Odd block dimension behaviour

I have written a 3d lattice boltzmann fluid flow solver but am having problems with the grid and block dimensions. This is my first attempt at a 3d problem so I decided to keep things simple in this instance.

The code for setting the grid/block dims is:

dim3 Db = dim3(nx,1,1);

    dim3 Dg = dim3(ny,nz,1);

where nx, ny and nz are the domain dimensions in x y and z respectivly. The kernel is then called with something like:

kernel<<<Dg, Db>>>(arguments);

x y and z coordinates are then recovered within the kernel with:

int x     = threadIdx.x;

    int y     = blockIdx.x;

    int z     = blockIdx.y;

Now I am aware that this definitely isn’t the most efficient set up, where a better alternative would be to ensure each block consists of a multiple of 32 threads. The problem I have is that when nx > 128 (threads per block > 128) the program completes almost instantaneously with no errors or crashing, however the results are not at all what is expected.

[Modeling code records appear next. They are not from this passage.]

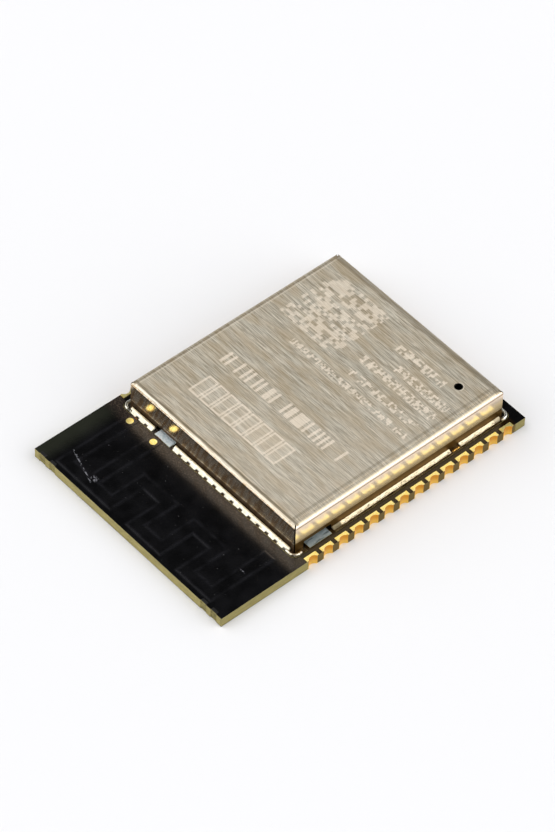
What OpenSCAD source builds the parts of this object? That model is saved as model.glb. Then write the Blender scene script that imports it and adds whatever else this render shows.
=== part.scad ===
// A surface-mount radio module: a small circuit board with half-hole contacts on three
// edges, a meander antenna at one end and a folded metal shield can over its circuit.
// Millimetres. The origin is under the middle of the board, +Z up, the antenna towards -Y,
// and the first long row of contacts towards +X.

/* [Board] */
// Width of the board, across its two long contact rows
board_w = 18; // [17:0.1:24]
// Length of the board, from the antenna edge to the rear edge
board_l = 25.5; // [24.5:0.1:34]
// Thickness of the board, from the lower contact faces to the upper ones
board_t = 0.8; // [0.6:0.1:1.6]
// Thickness of the copper on each side
copper_t = 0.035; // [0.03:0.005:0.07]
// Thickness of the solder mask
mask_t = 0.02; // [0.01:0.005:0.03]
// Bare rim that the solder mask leaves around copper
mask_gap = 0.03; // [0.02:0.01:0.08]
// Radius of the small bites that its panel tabs left in the antenna edge
bite_r = 0.35; // [0.2:0.05:0.45]
// Depth of a bite
bite_depth = 0.15; // [0.05:0.05:0.2]
// Distance from a side of the board to the nearest bite
bite_inset = 0.75; // [0.5:0.05:1.5]
// Distance between the two bites of a pair
bite_pitch = 0.95; // [0.9:0.05:1.5]

/* [Contacts] */
// Distance between neighbouring contacts
contact_pitch = 1.27; // [1.1:0.01:1.35]
// Distance from the rear edge to the nearest contact of a long side
side_row_inset = 1.5; // [1.3:0.1:2.5]
// Least distance from a side of the board to the rear row's end contact
rear_row_inset = 3.2; // [1.5:0.1:6]
// Width of a contact's faces along the edge
contact_w = 0.95; // [0.8:0.05:1]
// Reach of a contact's upper face, inwards from the edge
upper_face_l = 0.35; // [0.3:0.01:0.5]
// Reach of a contact's lower face
lower_face_l = 0.9; // [0.6:0.05:1.4]
// Radius of a half hole, inside its plating
half_hole_r = 0.39; // [0.3:0.01:0.42]
// Depth of a half hole, from the edge inwards
half_hole_depth = 0.2; // [0.15:0.01:0.24]
// Thickness of the plating in a half hole
plating_t = 0.03; // [0.02:0.01:0.05]

/* [Underside] */
// Side of one square of the ground pad
ground_square = 0.9; // [0.6:0.1:1]
// Distance between the middles of its squares
ground_pitch = 1.4; // [1.2:0.1:1.6]
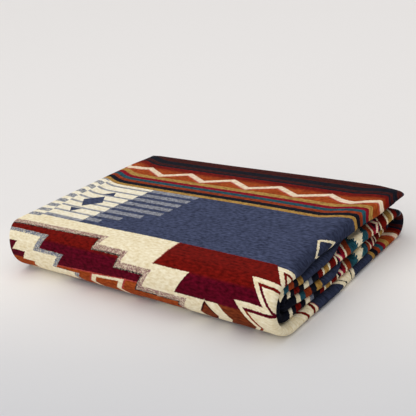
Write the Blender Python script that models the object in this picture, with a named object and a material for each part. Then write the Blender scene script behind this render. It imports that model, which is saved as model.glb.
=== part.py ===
"""Folded alpaca blanket, lying on a flat surface.

One woven cloth. Both sides are folded to the middle and closed on each other, which gives a
band four plies thick with one wide rolled edge on the right and two narrow ones on the left.
The band is folded in half and then in three like a letter, which gives six layers: three
nested turns at the front, the outermost a big round wrap, two nested turns low at the back,
and both end hems above those, at the back of the two top layers.

Metres, +Z up, front towards -Y. The origin is the centre of the stack's underside.
"""

import math
from collections import namedtuple

import bmesh
import bpy
import numpy as np

MM = 0.001

# Driving sizes
WIDTH = 500 * MM
DEPTH = 351 * MM
CLOTH = 2.6 * MM
PLY_GAP = 0.5 * MM
LAYER_GAP = 0.8 * MM

# Sizes worked out from them
PLY_PITCH = CLOTH + PLY_GAP
BAND = 4 * CLOTH + 3 * PLY_GAP
LAYER_PITCH = BAND + LAYER_GAP
LAYER_COUNT = 6
HEIGHT = LAYER_COUNT * BAND + (LAYER_COUNT - 1) * LAYER_GAP
OUTER_PLY = 1.5 * PLY_PITCH
INNER_PLY = 0.5 * PLY_PITCH
HALF_CLOTH = CLOTH / 2
RIGHT = WIDTH / 2
LEFT = -WIDTH / 2
FRONT = -DEPTH / 2
BACK = DEPTH / 2

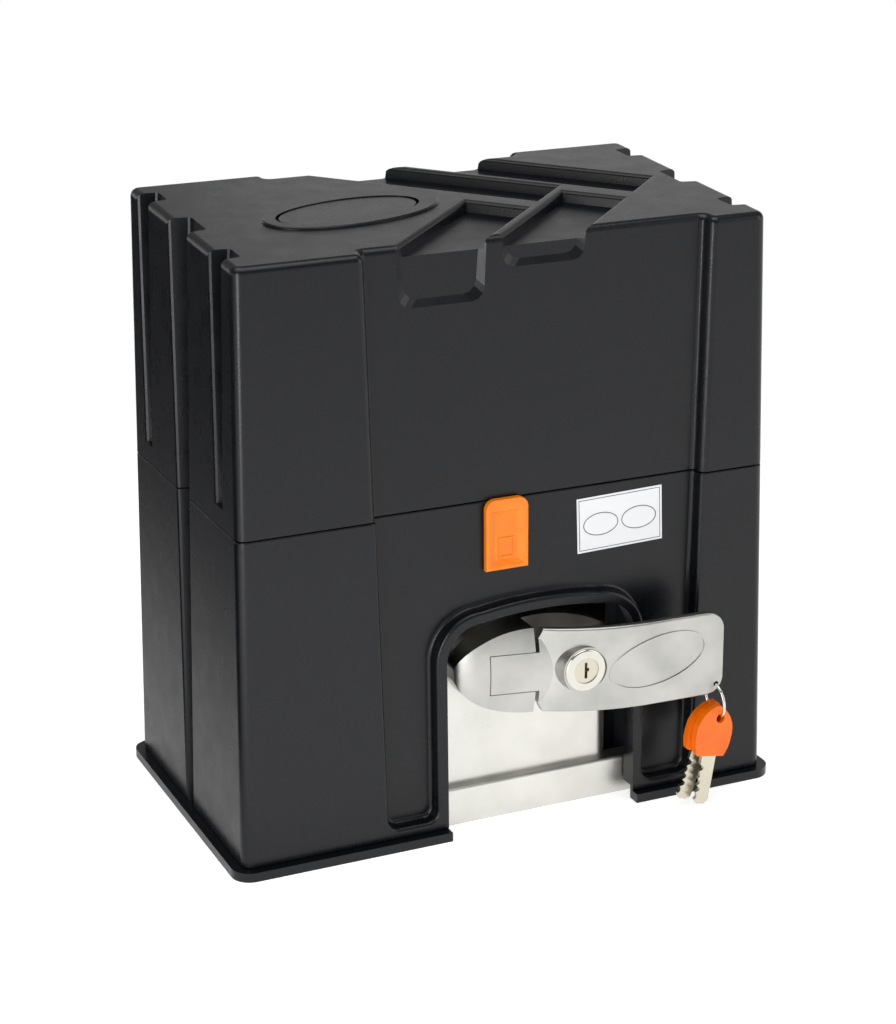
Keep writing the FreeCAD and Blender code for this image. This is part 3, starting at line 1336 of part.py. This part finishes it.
pieces = {
    "upper_cover": upper_cover(),
    "badge_insert": badge_insert(),
    "lower_cover": lower_cover(),
    "lid_latch": lid_latch(),
    "cover_screws": cover_screws(),
    "gearbox_housing": gearbox_housing(),
    "gearbox_rear_cover": gearbox_rear_cover(),
    "output_bearing_front": ball_bearing(
        BEARING_RADIUS, SHAFT_RADIUS + RUNNING_FIT, BEARING_WIDTH, CROWN_X, BEARING_FRONT_Y, CROWN_Z, ALONG_Y
    ),
    "output_bearing_rear": ball_bearing(
        BEARING_RADIUS, SHAFT_RADIUS + RUNNING_FIT, BEARING_WIDTH, CROWN_X, BEARING_BACK_Y, CROWN_Z, ALONG_Y
    ),
    "crown_wheel": crown_wheel(),
    "output_shaft": output_shaft(),
    "output_pinion": output_pinion(),
    "worm_shaft": worm_shaft(),
    "motor_shell": motor_shell(),
    "stator_core": stator_core(),
    "rotor_core": rotor_core(),
    "motor_end_shield": motor_end_shield(),
    "motor_bolts": motor_bolts(),
    "encoder_cap": encoder_cap(),
    "board_bracket": board_bracket(),
    "control_board": control_board(),
    "terminal_blocks": terminal_blocks(),
    "transformer": transformer(),
    "capacitor": capacitor(),
    "release_fork": release_fork(),
    "hinge_pin": hinge_pin(),
    "release_lever": release_lever(),
    "lock_barrel": lock_barrel(),
    "lock_plug": lock_plug(),
    "lock_cam": lock_cam(),
    "key_ring": key_ring(),
    "key_front_bow": key_bow(FRONT_KEY_Y, FRONT_KEY_LEAN),
    "key_front_blade": key_blade(FRONT_KEY_Y, FRONT_KEY_LEAN),
    "key_back_bow": key_bow(BACK_KEY_Y, BACK_KEY_LEAN),
    "key_back_blade": key_blade(BACK_KEY_Y, BACK_KEY_LEAN),
}

os.makedirs("parts", exist_ok=True)
for name, shape in pieces.items():
    shape.exportStep(os.path.join("parts", name + ".step"))
    print(name, len(shape.Solids), round(shape.Volume / 1000, 2), shape.isValid())
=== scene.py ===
import math

import bpy
from mathutils import Matrix, Vector


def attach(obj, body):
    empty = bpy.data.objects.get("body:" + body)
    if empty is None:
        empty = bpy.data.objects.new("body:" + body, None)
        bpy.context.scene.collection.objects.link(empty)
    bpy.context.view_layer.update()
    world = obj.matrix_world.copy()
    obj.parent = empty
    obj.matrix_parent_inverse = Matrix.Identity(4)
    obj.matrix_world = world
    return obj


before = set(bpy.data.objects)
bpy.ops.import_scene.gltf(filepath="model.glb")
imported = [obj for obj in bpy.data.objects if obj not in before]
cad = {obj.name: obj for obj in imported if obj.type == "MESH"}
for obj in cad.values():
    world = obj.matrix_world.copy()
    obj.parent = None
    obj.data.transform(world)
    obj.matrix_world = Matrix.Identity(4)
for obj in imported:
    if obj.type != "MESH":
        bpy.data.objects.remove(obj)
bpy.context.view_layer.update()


# ---- Housing: the lower cover and the lid.
# Two ABS mouldings with a fine spark-eroded grain, near black, that catch the light on every rounded edge.
# The lid lifts off the lower cover; both are drawn as solids and take their finish here.

def linear(hex_colour):
    """An sRGB hex colour as linear red, green, blue, alpha."""
    parts = [int(hex_colour[i:i + 2], 16) / 255 for i in (1, 3, 5)]
    return tuple(p / 12.92 if p <= 0.04045 else ((p + 0.055) / 1.055) ** 2.4 for p in parts) + (1.0,)


def add_node(material, kind, inputs=None, **settings):
    """Adds a node; an input is either a value or another node's output."""
    tree = material.node_tree
    node = tree.nodes.new(kind)
    for name, value in settings.items():
        setattr(node, name, value)
    for name, value in (inputs or {}).items():
        if isinstance(value, bpy.types.NodeSocket):
            tree.links.new(value, node.inputs[name])
        else:
            node.inputs[name].default_value = value
    return node


def new_material(name):
    """Empty material and its output node."""
    material = bpy.data.materials.new(name)
    material.use_nodes = True
    material.node_tree.nodes.clear()
    return material, add_node(material, "ShaderNodeOutputMaterial")


def per_millimetre(size):
    """Texture scale for a pattern of the given size in millimetres."""
    return 1000.0 / size


def speckle(material, size, detail=2.0, roughness=0.5):
    """Noise whose grains are the given size in millimetres."""
    place = add_node(material, "ShaderNodeTexCoord")
    return add_node(
        material,
        "ShaderNodeTexNoise",
        {"Vector": place.outputs["Object"], "Scale": per_millimetre(size), "Detail": detail, "Roughness": roughness},
    )


def maths(material, operation, *values):
    """Result of a Math node."""
    node = add_node(material, "ShaderNodeMath", dict(enumerate(values)), operation=operation)
    return node.outputs["Value"]


def remap(material, value, start, end, low, high):
    """A value taken from one range to another and held at its ends."""
    node = add_node(
        material,
        "ShaderNodeMapRange",
        {"Value": value, "From Min": start, "From Max": end, "To Min": low, "To Max": high},
    )
    return node.outputs["Result"]


NOISE_DARK = 0.3
NOISE_LIGHT = 0.7


def spread(material, source, low, high):
    """A noise's grey stretched between two values."""
    return remap(material, source.outputs["Fac"], NOISE_DARK, NOISE_LIGHT, low, high)


def blend(material, share, first, second):
    """Mix of two colours, each a value or another node's output; 6 and 7 in and 2 out are the node's colour sockets."""
    mix = add_node(material, "ShaderNodeMix", {0: share, 6: first, 7: second}, data_type="RGBA")
    return mix.outputs[2]


def tint(material, source, first, second):
    """Two colours mixed by a noise."""
    return blend(material, spread(material, source, 0.0, 1.0), linear(first), linear(second))


BUMP_STRENGTH = 0.6


def finish_surface(material, output, surface, bump_source, height):
    """Adds the bump and closes the material."""
    bump = add_node(
        material,
        "ShaderNodeBump",
        {"Height": bump_source.outputs["Fac"], "Distance": height, "Strength": BUMP_STRENGTH},
    )
    material.node_tree.links.new(bump.outputs["Normal"], surface.inputs["Normal"])
    material.node_tree.links.new(surface.outputs["BSDF"], output.inputs["Surface"])
    return material


def moulded_abs(name, dark, light, gloss):
    """Moulded ABS: eroded grain, faint flow clouds and a soft sheen."""
    material, output = new_material(name)
    clouds = speckle(material, 60.0, 3.0)
    grain = speckle(material, 0.9, 2.0, 0.6)
    wear = speckle(material, 14.0, 4.0)
    surface = add_node(material, "ShaderNodeBsdfPrincipled", {"IOR": 1.5, "Specular IOR Level": 0.34})
    links = material.node_tree.links
    links.new(tint(material, clouds, dark, light), surface.inputs["Base Color"])
    links.new(spread(material, wear, gloss - 0.03, gloss + 0.04), surface.inputs["Roughness"])
    return finish_surface(material, output, surface, grain, 0.00006)


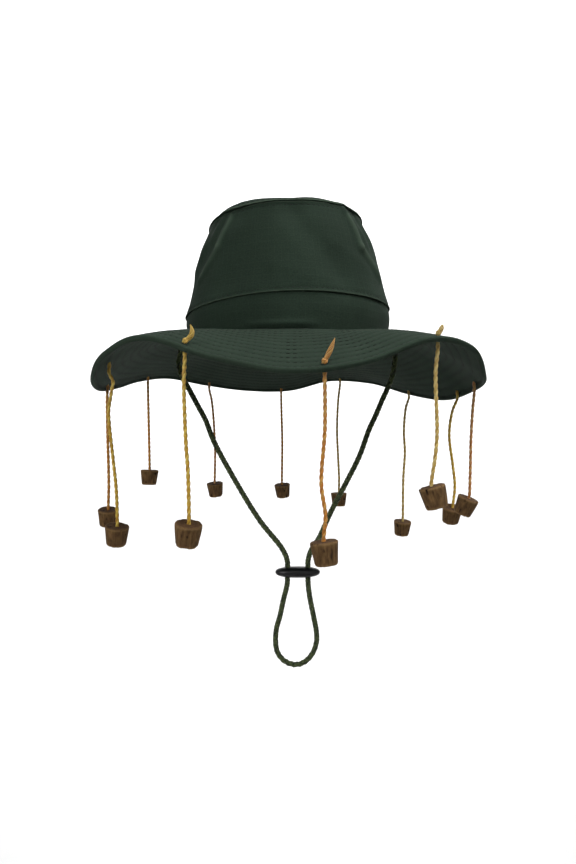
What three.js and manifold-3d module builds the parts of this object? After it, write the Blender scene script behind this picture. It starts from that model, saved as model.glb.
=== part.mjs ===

The program actually consists of two kernels, one to initialise the data and one to execute the simulation. Interestingly it appears as though the initialisation kernel executes correctly as the results match the initialisation values as though the simulation kernel was never applied. This behaviour disappears completely with nx < 128 (threads per block < 128)

Have any of you encountered this sort of behaviour before?

How do you check for kernel errors? Seems very much like the kernel aborts or doesn’t launch.

How are x,y and z used ?

I’m not currently error checking, though I think that will be my project for this morning.

x, y and z are used to calculate the index from which data is loaded and the target to which data is written.

Edit: thanks for the heads up on error checking, you are absolutley correct. The kernel launch fails with the error "too many resources requested for launch, so I guess I have to cut down on my register usage and use more efficient grid and block dimensions.